═══ DATA ═══

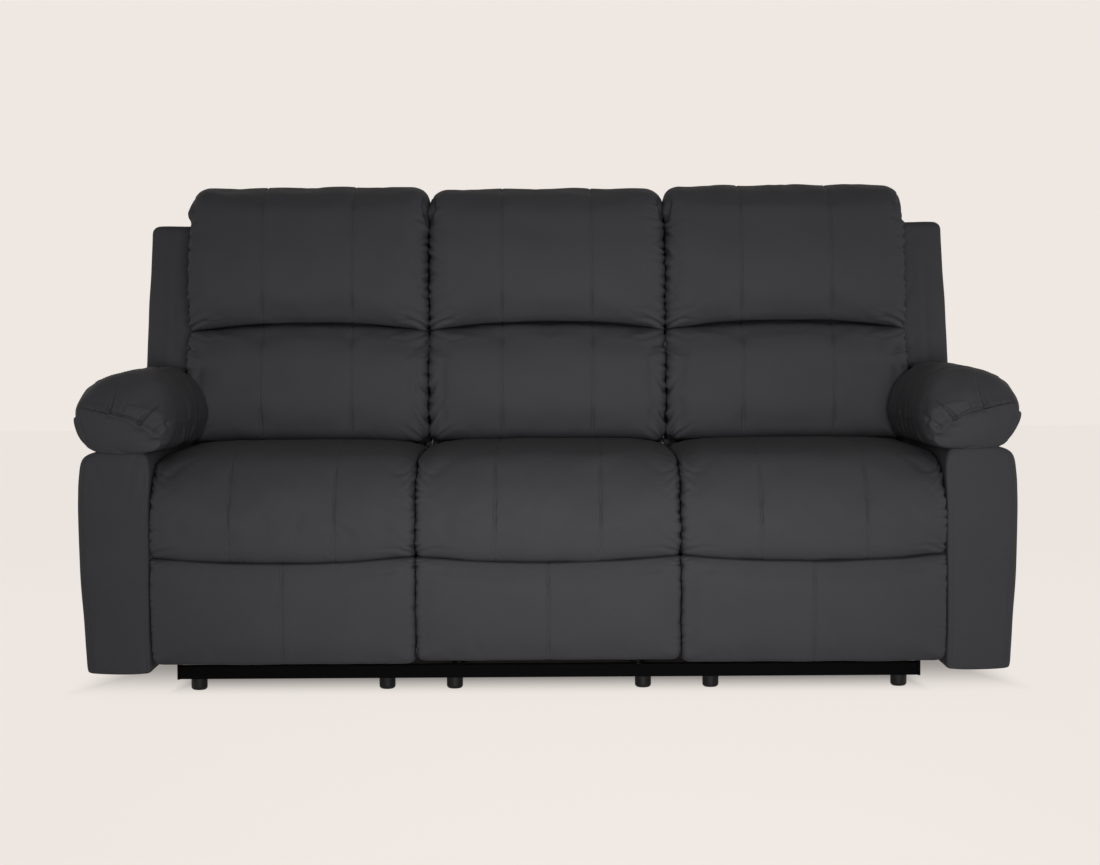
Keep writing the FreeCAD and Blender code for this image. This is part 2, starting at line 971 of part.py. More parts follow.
def make_drive_links(centre):
    """The two driving links and the torque tube, welded between them, that makes them turn together."""

    def one():
        points = [drive_pivot, elbow, control_low]
        bar = link(points, [drive_tube_radius + 5, link_end_radius, link_end_radius], drive_x)
        y, z = elbow
        pin = rod(drive_x + steel, footrest_link_x + steel + pin_head, y, z, pin_radius)
        y, z = control_low
        low_pin = rod(control_x - pin_head, drive_x, y, z, pin_radius)
        return bar.fuse([pin, low_pin]).removeSplitter()

    y, z = drive_pivot
    tube = rod(centre - drive_x, centre + drive_x, y, z, drive_tube_radius)
    bore = rod(centre - drive_x, centre + drive_x, y, z, drive_tube_radius - drive_tube_wall)
    return both_sides(one, centre) + [tube.cut(bore)]


def make_footrest_links(centre):
    """The long links from the elbow to the footrest, each with an ear for the guide link."""

    def one():
        bar = link([guide_low, elbow, footrest_pivot], [link_end_radius] * 3, footrest_link_x)
        for place in (elbow, footrest_pivot):
            y, z = place
            bar = bar.cut(rod(footrest_link_x - 1, footrest_link_x + steel + 1, y, z, pin_radius + fit_gap))
        y, z = guide_low
        pin = rod(footrest_link_x + steel, guide_x + steel, y, z, pin_radius)
        return bar.fuse(pin).removeSplitter()

    return both_sides(one, centre)


def make_guide_links(centre):
    """The links that run beside the driving links and keep the long links level."""

    def one():
        bar = link([guide_high, guide_low], [link_end_radius, open_end_radius], guide_x)
        y, z = guide_high
        bar = bar.cut(rod(guide_x - 1, guide_x + steel + 1, y, z, pin_radius + fit_gap))
        y, z = guide_low
        return bar.cut(rod(guide_x - 1, guide_x + steel + 1, y, z, open_hole_radius))

    return both_sides(one, centre)


def make_control_links(centre):
    """The links that turn the footrest up as it goes out."""

    def one():
        bar = link([control_low, control_high], [link_end_radius, open_end_radius], control_x)
        y, z = control_low
        bar = bar.cut(rod(control_x - 1, control_x + steel + 1, y, z, pin_radius + fit_gap))
        y, z = control_high
        return bar.cut(rod(control_x - 1, control_x + steel + 1, y, z, open_hole_radius))

    return both_sides(one, centre)


def make_back_frame(centre):
    """The welded tube frame of one back, with the brackets that hang it on the seat plates."""
    bracket_x = seat_plate_x + plate_step
    reach = bracket_x + steel
    hinge_y, hinge_z = hinge

    def tube(x0, x1, z0, z1):
        corners = [
            Vector(x0, frame_y(z0), z0),
            Vector(x0, frame_y(z1), z1),
            Vector(x0, frame_y(z1) + back_tube_depth, z1),
            Vector(x0, frame_y(z0) + back_tube_depth, z0),
        ]
        wire = Part.makePolygon(corners + corners[:1])
        return Part.Face(wire).extrude(Vector(x1 - x0, 0, 0))

    def plate():
        wire = rounded(
            "yz",
            bracket_x,
            [
                (hinge_y - 18, hinge_z - 18, 12),
                (frame_y(hinge_z) + back_tube_depth, hinge_z - 22, 6),
                (frame_y(bracket_top) + back_tube_depth, bracket_top, 6),
                (frame_y(bracket_top), bracket_top, 6),
                (hinge_y - 14, hinge_z + 18, 12),
            ],
        )
        pin = rod(seat_plate_x - pin_head, bracket_x, hinge_y, hinge_z, hinge_pin_radius)
        return prism(wire, steel).fuse(pin)

    def post():
        return tube(reach, reach + back_tube, back_frame_bottom, back_frame_top)

    rails = [tube(centre - reach, centre + reach, z, z + back_tube) for z in back_rail_heights]
    return both_sides(plate, centre) + both_sides(post, centre) + rails


def shell_reach(name, side):
    """How far the shell of a back reaches to one side: outer backs reach out to their wing."""
    outer = name == "left" and side < 0 or name == "right" and side > 0
    return seat_half + (shell_extra if outer else 0)


def make_back_shell(name, centre):
    """The rear cover of one back: a bent panel with a top flange and side returns."""
    x0 = centre - shell_reach(name, -1)
    x1 = centre + shell_reach(name, 1)
    t = shell_thickness
    low_y, low_z = shell_rear_low
    high_y, high_z = shell_rear_high
    flange_y = frame_y(shell_top) + 4
    skin = prism(
        outline(
            "yz",
            x0,
            [
                (low_y - t, low_z),
                (low_y, low_z),
                (high_y, high_z),
                ((high_y - 6, high_z + 28), (high_y - 32, shell_top)),
                (flange_y, shell_top),
                (flange_y, shell_top - t),
                (high_y - 34, shell_top - t),
                ((high_y - 16, high_z + 18), (high_y - t, high_z)),
            ],
        ),
        x1 - x0,
    )
    flanks = []
    for x in (x0, x1 - t):
        flanks.append(
            prism(
                outline(
                    "yz",
                    x,
                    [
                        (shell_y(flank_bottom) - t + 1, flank_bottom),
                        (high_y - t + 1, high_z),
                        (high_y - 36, shell_top - t + 2),
                        (flange_y + 4, shell_top - t + 2),
                        (frame_y(lumbar_bottom) + 4, lumbar_bottom),
                        (shell_y(flank_bottom) - t - 30, flank_bottom),
                    ],
                ),
                t,
            )
        )
    shell = skin.fuse(flanks).removeSplitter()
    for side in sides:
        if shell_reach(name, side) > seat_half:
            inner = centre + side * seat_half
            outer = centre + side * (seat_half + 2 * shell_extra)
            shell = shell.cut(block(min(inner, outer), max(inner, outer), 0, beyond, 0, wing_bottom))
    return shell


def head_section(x, draw, drop):
    """A side-view section of the headrest lobe, which rolls over the top of the back."""
    top = back_top - drop
    shoulder = shell_top + touch_gap
    return outline(
        "yz",
        x,
        [
            (frame_y(valley_z) - touch_gap, valley_z + 1),
            (head_foot_y + draw * 0.8, valley_z + 1),
            (
                (head_belly[0] + draw, head_belly[1] - drop * 0.3),
                (head_chest[0] + draw, head_chest[1] - drop * 0.7),
            ),
            ((head_brow[0] + draw * 0.9, head_brow[1] - drop), (head_peak_y + draw * 0.4, top)),
            ((head_rear_y - 57, top - 5), (head_rear_y, shoulder)),
            (frame_y(shell_top) - touch_gap, shoulder),
        ],
    )


def lumbar_section(x, draw, lift):
    """A side-view section of the lower back lobe."""
    low = lumbar_bottom + lift
    return outline(
        "yz",
        x,
        [
            (frame_y(lumbar_bottom) - touch_gap, low),
            (lumbar_foot_y + draw, low),
            ((lumbar_belly[0] + draw, lumbar_belly[1]), (lumbar_chest[0] + draw, lumbar_chest[1])),
            (
                (lumbar_brow[0] + draw * 0.9, lumbar_brow[1]),
                (lumbar_top_y + draw * 0.7, valley_z - 1),
            ),
            (frame_y(valley_z) - touch_gap, valley_z - 1),
        ],
    )


def make_back_cushion(name, centre):
    """The two filled lobes of one back, with the tail that tucks in behind the seat cushion."""
    left = -shell_reach(name, -1)
    right = shell_reach(name, 1)
    middle = (left + right) / 2
    half = (right - left) / 2 - 1
    head = []
    for x, draw in spread(half, [(0, 44.0), (9, 24.0), (30, 8.0), (75, 1.0)]):
        head.append(head_section(centre + middle + x, draw, draw * 1.15))
    lumbar = []
    for x, draw in spread(half, [(0, 42.0), (10, 18.0), (40, 4.0)]):
        lumbar.append(lumbar_section(centre + middle + x, draw, draw * 0.62))
    tail = block(
        centre - runner_offset + 12,
        centre + runner_offset - 12,
        cushion_rear + 22,
        frame_y(tail_bottom) - 1,
        tail_bottom,
        lumbar_bottom + 2,
    )
    return [Part.makeLoft(head, True, True), Part.makeLoft(lumbar, True, True).fuse(tail)]


def make_wing():
    """The padded wing beside the right back, tapering towards its rounded top."""
    sections = []
    for z, shrink in ((wing_bottom, 0.0), (wing_top - 22, 0.0), (wing_top - 6, 5.0), (wing_top, 14.0)):
        share = (z - wing_bottom) / (wing_top - wing_bottom)
        outer = wing_outer_x + (wing_top_x - wing_outer_x) * share - shrink
        front = wing_front(z) + shrink
        rear = shell_y(z) - shrink
        sections.append(
            rounded(
                "xy",
                z,
                [
                    (wing_inner_x, front, 3),
                    (outer, front, 20),
                    (outer, rear, 14),
                    (wing_inner_x, rear, 3),
                ],
            )
        )
    return Part.makeLoft(sections, True, True)


def make_release_tab(centre):
    """The pull tab of the middle seat: a strap that stands in the seam beside the seat and runs on a bolt."""
    x = centre - seat_half - seat_gap / 2 - tab_thickness / 2
    stem_y = frame_rear_y - frame_rail_depth / 2
    half = 11.0
    low = cushion_base - 34.0
    wire = rounded(
        "yz",
        x,
        [
            (stem_y - half, low, 8),
            (stem_y + half, low, 8),
            (stem_y + half, cushion_base + 38, 10),
            (tab_y + 15, cushion_base + 66, 10),
            (tab_y + 15, tab_top, 11),
            (tab_y - 15, tab_top, 11),
            (tab_y - 15, cushion_base + 58, 10),
            (stem_y - half, cushion_base + 26, 10),
        ],
    )
    tab = prism(wire, tab_thickness)
    radius = tab_bolt_radius + slot_gap
    for z in (tab_bolt_z, tab_bolt_z - tab_travel):
        tab = tab.cut(rod(x - 1, x + tab_thickness + 1, stem_y, z, radius))
    low_z = tab_bolt_z - tab_travel
    slot = block(x - 1, x + tab_thickness + 1, stem_y - radius, stem_y + radius, low_z, tab_bolt_z)
    return tab.cut(slot)


def make_tab_guide(centre):
    """The block and shouldered bolt on the end of the rear rail that the pull tab runs on."""
    rail_end = centre - seat_half + 4
    face = centre - seat_half - seat_gap / 2 + tab_thickness / 2 + slot_gap
    y1 = frame_rear_y
    y0 = frame_rear_y - frame_rail_depth
    top = cushion_base - webbing_thickness * 2 - touch_gap
    guide = block(face, rail_end, y0, y1, top - frame_board, top)
    middle = (y0 + y1) / 2
    bolt = rod(face - tab_thickness - 2 * slot_gap, face, middle, tab_bolt_z, tab_bolt_radius)
    head_end = face - tab_thickness - 2 * slot_gap
    head = rod(head_end - 1.2, head_end, middle, tab_bolt_z, tab_bolt_radius + 2.5)
    return guide.fuse([bolt, head]).removeSplitter()


save("glide_feet", *make_feet())
save("base_rails", *make_base_rails())
save("base_runners", *make_runners())
slide_solids = []
for seat_x in seats.values():
    slide_solids += both_sides(make_slide_plate, seat_x) + make_bolts(seat_x)
save("slide_plates", *slide_solids)
save("arm_brackets", *make_arm_brackets())
save("rear_panel", make_rear_panel())
right_pieces = {
    "arm_cover": make_arm_cover,
    "arm_frame": make_arm_frame,
    "arm_pad": make_pad,
    "release_paddle": make_paddle,
    "wing": make_wing,
}
for label, make in right_pieces.items():
    piece = make()
    save(label + "_right", piece)
    save(label + "_left", mirrored(piece))
cup = make_cup()
save("handle_cups", cup, mirrored(cup))
save("release_tab_centre", make_release_tab(0.0))
for seat_name, seat_x in seats.items():
    save("seat_plates_" + seat_name, *make_seat_plates(seat_x))
    frame_solids = make_seat_frame(seat_x)
    if seat_name == "centre":
        frame_solids.append(make_tab_guide(seat_x))
    save("seat_frame_" + seat_name, *frame_solids)
    save("seat_webbing_" + seat_name, *make_webbing(seat_x))
    save("seat_cushion_" + seat_name, make_seat_cushion(seat_x))
    save("footrest_pad_" + seat_name, make_footrest_pad(seat_x))
    save("footrest_board_" + seat_name, make_footrest_board(seat_x))
    save("footrest_brackets_" + seat_name, *make_footrest_brackets(seat_x))
    save("drive_links_" + seat_name, *make_drive_links(seat_x))
    save("footrest_links_" + seat_name, *make_footrest_links(seat_x))
    save("guide_links_" + seat_name, *make_guide_links(seat_x))
    save("control_links_" + seat_name, *make_control_links(seat_x))
    save("back_frame_" + seat_name, *make_back_frame(seat_x))
    save("back_shell_" + seat_name, make_back_shell(seat_name, seat_x))
    save("back_cushion_" + seat_name, *make_back_cushion(seat_name, seat_x))
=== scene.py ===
"""The looks of a three-seat reclining sofa: charcoal leather over foam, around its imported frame."""

import math
import random

import bmesh
import bpy
import numpy as np
from bpy.props import FloatProperty, PointerProperty, StringProperty
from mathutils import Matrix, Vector


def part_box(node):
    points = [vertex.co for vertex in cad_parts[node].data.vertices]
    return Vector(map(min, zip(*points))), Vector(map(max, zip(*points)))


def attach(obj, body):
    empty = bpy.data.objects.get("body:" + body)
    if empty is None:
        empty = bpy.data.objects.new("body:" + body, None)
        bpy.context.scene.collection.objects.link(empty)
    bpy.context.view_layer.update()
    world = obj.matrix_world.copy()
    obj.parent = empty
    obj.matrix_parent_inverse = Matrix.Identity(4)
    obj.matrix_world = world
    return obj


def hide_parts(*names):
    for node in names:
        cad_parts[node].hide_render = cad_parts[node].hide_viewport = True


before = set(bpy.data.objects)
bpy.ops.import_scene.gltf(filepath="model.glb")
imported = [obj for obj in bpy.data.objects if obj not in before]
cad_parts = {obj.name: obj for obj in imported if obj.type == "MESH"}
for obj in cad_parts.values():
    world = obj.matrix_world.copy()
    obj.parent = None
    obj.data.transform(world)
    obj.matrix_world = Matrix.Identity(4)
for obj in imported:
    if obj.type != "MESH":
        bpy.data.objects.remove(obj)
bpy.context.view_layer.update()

bl_info = {
    "name": "Reclining Sofa",
    "version": (1, 0, 0),
    "blender": (4, 5, 0),
    "location": "View3D > Sidebar > Sofa",
    "description": "Dresses the frame of a three-seat reclining sofa in padded leather",
    "category": "Object",
}

SEATS = ("left", "centre", "right")
FINISHES = {
    "padded_leather": "rolled bonded leather",
    "cover_leather": "rolled bonded leather",
    "tab_leather": "rolled bonded leather",
    "black_steel": "powder-coated sheet steel",
    "zinc_steel": "zinc-plated rolled steel",
    "plywood": "sanded birch plywood",
    "black_plastic": "moulded polypropylene",
    "webbing": "woven elastic webbing",
}
THREAD = "bonded polyester thread"

# Lengths are in metres, and places in the frame's own coordinates. Arms, pads and wings are given for
# the right side, and flipped for the left.

# seats: the top, and the lower front edge with its sag in the middle
SEAT_TOP = 0.500
LIP = 0.2965
LIP_SAG = 0.013
# footrests at rest: front and rear face of a pad
FOOT_FRONT = -0.4495
FOOT_REAR = -0.405
# backs: the height where head and lumbar lobes meet, how far each panel seam is from the middle, and
# half the width of the flap that tucks in
VALLEY = 0.773
BACK_SEAM = 0.102
TAIL_HALF = 0.186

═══

TASK DETAILS:
Looking at the material above, please copy exactly every line from its first line through the line containing "return bar.fuse([pin, low_pin]).removeSplitter()", with both ends included and nothing else.

RESULT OF THE EXERCISE:
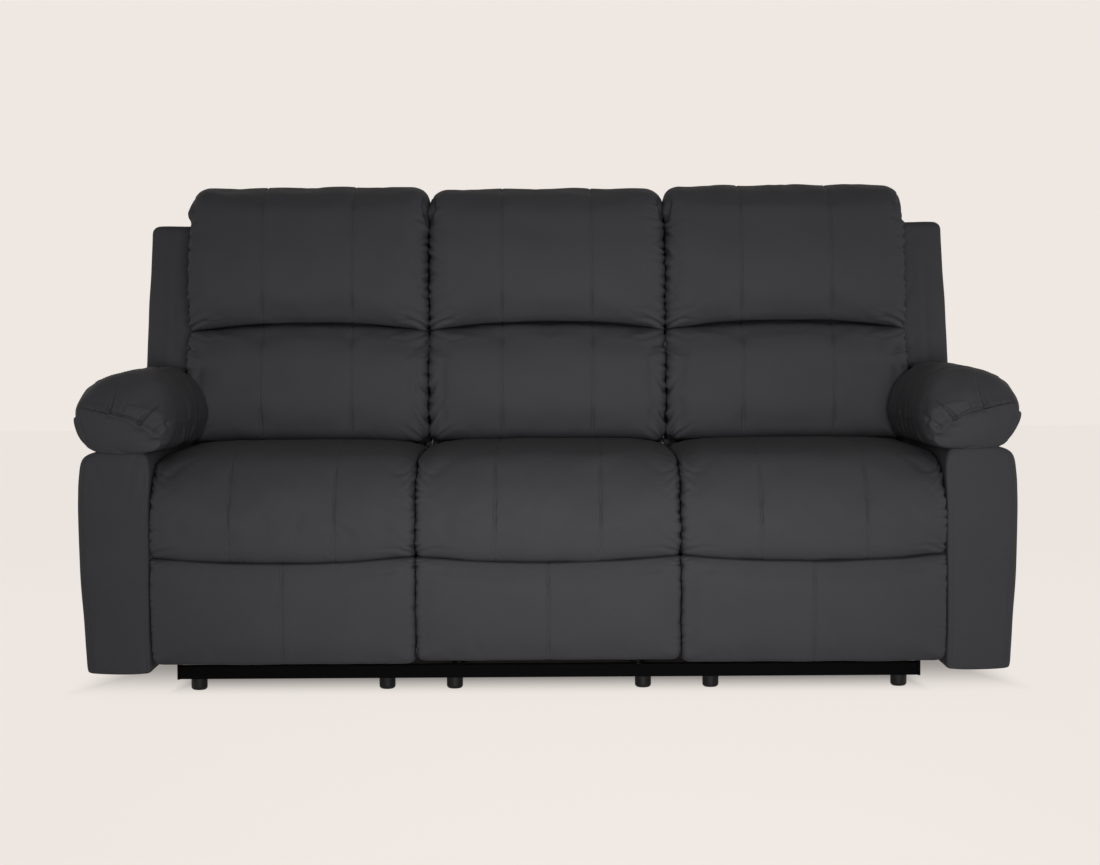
Keep writing the FreeCAD and Blender code for this image. This is part 2, starting at line 971 of part.py. More parts follow.
def make_drive_links(centre):
    """The two driving links and the torque tube, welded between them, that makes them turn together."""

    def one():
        points = [drive_pivot, elbow, control_low]
        bar = link(points, [drive_tube_radius + 5, link_end_radius, link_end_radius], drive_x)
        y, z = elbow
        pin = rod(drive_x + steel, footrest_link_x + steel + pin_head, y, z, pin_radius)
        y, z = control_low
        low_pin = rod(control_x - pin_head, drive_x, y, z, pin_radius)
        return bar.fuse([pin, low_pin]).removeSplitter()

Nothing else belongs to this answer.